CHALLENGE:
The line containing "bpy.context.view_layer.update()" marks where to begin; quote it and every line after it through the end of the data, exactly as written.

Scripts that build objects:
+++

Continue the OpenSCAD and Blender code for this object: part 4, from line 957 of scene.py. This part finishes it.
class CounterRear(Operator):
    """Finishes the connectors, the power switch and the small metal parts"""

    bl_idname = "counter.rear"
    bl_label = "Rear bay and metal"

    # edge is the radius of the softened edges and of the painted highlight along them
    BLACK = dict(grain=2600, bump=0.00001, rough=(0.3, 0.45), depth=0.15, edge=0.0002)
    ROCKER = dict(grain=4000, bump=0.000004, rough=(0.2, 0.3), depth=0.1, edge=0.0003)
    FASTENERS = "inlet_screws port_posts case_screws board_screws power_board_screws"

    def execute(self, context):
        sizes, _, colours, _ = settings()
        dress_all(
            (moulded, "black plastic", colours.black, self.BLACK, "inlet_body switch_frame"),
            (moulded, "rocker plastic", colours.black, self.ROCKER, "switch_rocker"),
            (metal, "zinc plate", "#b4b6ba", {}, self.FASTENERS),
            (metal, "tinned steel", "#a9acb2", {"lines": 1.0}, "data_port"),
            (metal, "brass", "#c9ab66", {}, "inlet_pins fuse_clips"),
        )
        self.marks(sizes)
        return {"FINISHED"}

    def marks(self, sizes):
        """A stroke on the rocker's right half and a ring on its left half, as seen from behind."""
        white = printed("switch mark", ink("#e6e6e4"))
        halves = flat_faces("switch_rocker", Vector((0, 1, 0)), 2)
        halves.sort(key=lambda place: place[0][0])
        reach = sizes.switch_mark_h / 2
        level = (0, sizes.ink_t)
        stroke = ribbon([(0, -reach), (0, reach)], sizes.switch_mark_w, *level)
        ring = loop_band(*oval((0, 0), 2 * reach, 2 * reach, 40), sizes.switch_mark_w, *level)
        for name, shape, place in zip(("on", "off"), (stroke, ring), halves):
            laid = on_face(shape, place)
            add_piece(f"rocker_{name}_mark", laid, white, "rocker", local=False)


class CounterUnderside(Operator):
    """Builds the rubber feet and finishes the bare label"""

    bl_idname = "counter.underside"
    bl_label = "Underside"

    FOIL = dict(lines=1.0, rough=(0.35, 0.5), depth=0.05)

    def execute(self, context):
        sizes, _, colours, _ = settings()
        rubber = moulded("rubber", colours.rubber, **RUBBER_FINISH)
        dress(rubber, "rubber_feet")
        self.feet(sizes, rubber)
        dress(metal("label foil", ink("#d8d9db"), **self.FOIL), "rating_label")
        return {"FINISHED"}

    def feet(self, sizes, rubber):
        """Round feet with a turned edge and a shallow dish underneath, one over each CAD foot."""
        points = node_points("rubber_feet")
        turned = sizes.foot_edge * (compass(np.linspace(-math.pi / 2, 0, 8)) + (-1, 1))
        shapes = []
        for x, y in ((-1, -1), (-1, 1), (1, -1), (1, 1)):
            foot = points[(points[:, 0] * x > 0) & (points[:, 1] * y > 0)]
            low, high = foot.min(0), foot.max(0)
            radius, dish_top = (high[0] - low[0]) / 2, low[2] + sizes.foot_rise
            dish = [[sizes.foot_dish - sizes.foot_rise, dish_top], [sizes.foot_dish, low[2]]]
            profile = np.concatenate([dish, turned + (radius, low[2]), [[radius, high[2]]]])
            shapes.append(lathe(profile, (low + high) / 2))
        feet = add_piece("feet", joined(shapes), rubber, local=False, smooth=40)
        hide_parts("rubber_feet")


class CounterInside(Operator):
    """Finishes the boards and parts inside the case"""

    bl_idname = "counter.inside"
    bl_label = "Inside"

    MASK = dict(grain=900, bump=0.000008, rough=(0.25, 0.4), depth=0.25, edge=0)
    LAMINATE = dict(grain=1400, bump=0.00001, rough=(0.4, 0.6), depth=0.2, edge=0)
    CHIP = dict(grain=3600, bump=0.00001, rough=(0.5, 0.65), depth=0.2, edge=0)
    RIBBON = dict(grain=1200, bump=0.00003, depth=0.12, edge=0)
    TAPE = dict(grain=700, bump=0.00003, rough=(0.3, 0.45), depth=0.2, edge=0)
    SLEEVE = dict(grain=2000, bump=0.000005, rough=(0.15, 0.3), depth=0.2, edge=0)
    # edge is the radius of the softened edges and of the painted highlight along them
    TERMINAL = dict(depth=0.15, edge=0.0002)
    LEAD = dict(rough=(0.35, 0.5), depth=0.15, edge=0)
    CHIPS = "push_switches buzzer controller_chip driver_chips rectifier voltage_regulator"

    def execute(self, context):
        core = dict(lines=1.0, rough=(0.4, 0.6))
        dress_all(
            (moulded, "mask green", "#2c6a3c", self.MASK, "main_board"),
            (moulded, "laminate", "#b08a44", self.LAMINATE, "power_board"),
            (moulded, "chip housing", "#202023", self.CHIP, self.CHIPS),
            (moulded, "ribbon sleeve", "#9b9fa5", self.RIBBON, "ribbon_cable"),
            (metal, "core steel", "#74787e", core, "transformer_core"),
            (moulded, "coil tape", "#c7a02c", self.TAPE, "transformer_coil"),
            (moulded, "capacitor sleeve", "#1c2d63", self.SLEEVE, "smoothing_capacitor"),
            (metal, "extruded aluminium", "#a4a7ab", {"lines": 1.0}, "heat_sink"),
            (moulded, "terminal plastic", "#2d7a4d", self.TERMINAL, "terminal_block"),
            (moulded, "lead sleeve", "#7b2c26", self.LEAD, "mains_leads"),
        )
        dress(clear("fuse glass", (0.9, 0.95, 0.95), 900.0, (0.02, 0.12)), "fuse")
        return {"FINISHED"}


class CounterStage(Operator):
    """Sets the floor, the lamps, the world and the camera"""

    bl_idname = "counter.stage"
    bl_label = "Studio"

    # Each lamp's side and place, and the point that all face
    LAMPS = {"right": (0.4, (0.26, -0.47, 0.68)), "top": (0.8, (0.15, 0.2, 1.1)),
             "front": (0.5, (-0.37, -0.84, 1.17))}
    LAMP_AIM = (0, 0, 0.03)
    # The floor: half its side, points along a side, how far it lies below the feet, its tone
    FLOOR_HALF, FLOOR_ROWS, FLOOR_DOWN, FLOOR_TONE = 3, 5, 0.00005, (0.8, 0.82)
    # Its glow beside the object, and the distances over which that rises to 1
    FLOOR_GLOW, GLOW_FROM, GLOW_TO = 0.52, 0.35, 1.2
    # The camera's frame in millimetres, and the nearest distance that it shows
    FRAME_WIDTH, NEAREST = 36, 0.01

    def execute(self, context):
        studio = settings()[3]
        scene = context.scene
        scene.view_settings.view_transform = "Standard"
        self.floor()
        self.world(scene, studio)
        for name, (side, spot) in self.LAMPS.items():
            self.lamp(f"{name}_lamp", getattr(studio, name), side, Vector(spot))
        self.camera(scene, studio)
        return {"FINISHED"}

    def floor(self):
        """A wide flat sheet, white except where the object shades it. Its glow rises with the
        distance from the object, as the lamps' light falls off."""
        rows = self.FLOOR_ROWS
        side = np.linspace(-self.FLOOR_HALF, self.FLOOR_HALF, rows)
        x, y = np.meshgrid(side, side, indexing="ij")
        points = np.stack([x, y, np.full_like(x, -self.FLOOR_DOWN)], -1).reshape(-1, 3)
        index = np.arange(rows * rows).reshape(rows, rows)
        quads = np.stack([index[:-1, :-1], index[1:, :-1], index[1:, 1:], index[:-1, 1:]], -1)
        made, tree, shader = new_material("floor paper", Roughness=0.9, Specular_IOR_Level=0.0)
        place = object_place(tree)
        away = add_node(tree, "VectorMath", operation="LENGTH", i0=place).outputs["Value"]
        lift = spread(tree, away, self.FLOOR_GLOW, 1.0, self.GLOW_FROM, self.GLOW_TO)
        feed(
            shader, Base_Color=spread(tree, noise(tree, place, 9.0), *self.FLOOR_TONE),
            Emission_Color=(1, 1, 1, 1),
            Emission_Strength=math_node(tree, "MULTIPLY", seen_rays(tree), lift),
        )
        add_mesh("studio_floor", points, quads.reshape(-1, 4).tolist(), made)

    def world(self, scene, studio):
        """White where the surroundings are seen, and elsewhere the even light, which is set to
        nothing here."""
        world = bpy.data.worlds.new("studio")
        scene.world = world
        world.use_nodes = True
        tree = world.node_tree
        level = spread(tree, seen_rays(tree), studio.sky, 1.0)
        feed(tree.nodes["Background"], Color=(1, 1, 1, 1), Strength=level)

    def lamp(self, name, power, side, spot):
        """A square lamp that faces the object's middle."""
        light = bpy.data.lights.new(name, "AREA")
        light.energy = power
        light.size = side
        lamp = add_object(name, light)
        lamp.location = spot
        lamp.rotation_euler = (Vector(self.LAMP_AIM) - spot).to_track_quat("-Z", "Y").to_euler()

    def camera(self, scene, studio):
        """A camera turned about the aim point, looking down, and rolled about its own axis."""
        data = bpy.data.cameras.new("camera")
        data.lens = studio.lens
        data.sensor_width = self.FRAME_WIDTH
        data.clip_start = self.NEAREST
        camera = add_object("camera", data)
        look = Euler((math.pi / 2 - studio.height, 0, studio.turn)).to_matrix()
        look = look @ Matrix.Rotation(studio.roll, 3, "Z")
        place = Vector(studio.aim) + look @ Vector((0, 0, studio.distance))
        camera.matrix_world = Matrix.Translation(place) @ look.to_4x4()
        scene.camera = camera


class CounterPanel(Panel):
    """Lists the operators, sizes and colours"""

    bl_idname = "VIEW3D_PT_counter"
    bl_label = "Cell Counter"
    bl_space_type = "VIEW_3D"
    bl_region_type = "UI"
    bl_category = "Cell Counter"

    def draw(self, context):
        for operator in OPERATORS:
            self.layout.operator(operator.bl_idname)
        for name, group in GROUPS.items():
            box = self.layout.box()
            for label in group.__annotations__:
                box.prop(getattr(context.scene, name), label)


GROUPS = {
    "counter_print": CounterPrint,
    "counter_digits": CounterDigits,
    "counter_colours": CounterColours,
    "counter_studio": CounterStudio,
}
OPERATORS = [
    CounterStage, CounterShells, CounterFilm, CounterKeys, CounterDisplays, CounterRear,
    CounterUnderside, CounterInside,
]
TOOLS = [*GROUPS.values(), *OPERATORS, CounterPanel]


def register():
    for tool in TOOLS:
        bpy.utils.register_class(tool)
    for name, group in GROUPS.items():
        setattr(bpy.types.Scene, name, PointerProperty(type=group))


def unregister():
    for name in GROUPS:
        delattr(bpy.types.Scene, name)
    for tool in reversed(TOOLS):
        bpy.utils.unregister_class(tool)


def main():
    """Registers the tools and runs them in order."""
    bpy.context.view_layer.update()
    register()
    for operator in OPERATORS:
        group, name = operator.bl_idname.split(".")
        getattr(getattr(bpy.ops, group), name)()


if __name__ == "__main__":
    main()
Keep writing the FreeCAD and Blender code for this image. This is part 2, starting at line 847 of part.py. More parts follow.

+++

ANSWER TO THIS PROBLEM:
    bpy.context.view_layer.update()
    register()
    for operator in OPERATORS:
        group, name = operator.bl_idname.split(".")
        getattr(getattr(bpy.ops, group), name)()


if __name__ == "__main__":
    main()
Keep writing the FreeCAD and Blender code for this image. This is part 2, starting at line 847 of part.py. More parts follow.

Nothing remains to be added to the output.